En juillet 2025, les médias se sont emparés d’un chiffre choquant : le solde naturel de la France (la différence entre le nombre de décès et le nombre de naissances) était négatif depuis douze mois, marquant l’arrêt de la croissance naturelle du pays. La croissance démographique de la France repose désormais sur le solde migratoire (différence entre les entrées et les sorties du territoire).

Ce phénomène, nouveau à l’échelle nationale, touche en fait de nombreuses communes, voire départements, depuis longtemps, notamment dans les zones rurales.

En France, depuis la fin de la Seconde Guerre mondiale, la croissance démographique a toujours été positive grâce à un solde naturel et un solde migratoire positifs. Depuis quelques mois, le solde naturel est désormais négatif à l’échelle nationale, mais le solde migratoire reste suffisant pour assurer encore la continuité de la croissance démographique du pays.
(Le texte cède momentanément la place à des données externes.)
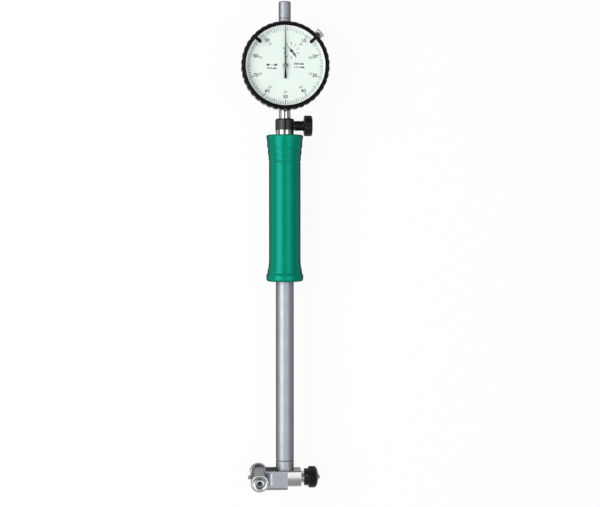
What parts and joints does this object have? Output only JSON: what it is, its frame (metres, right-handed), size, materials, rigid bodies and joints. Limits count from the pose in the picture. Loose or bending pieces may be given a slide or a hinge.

Mediacités et The Conversation

Ce texte est la reprise d’un travail initialement paru sur le site The Conversation, média indépendant qui publie des articles d’universitaires et de chercheurs sur des sujets d’actualité. Il est signé par Sébastien Oliveau, géographe et directeur de la Maison des Sciences sociales et des Humanités (MSH Paris‐Saclay). Nous le republions ici in extenso.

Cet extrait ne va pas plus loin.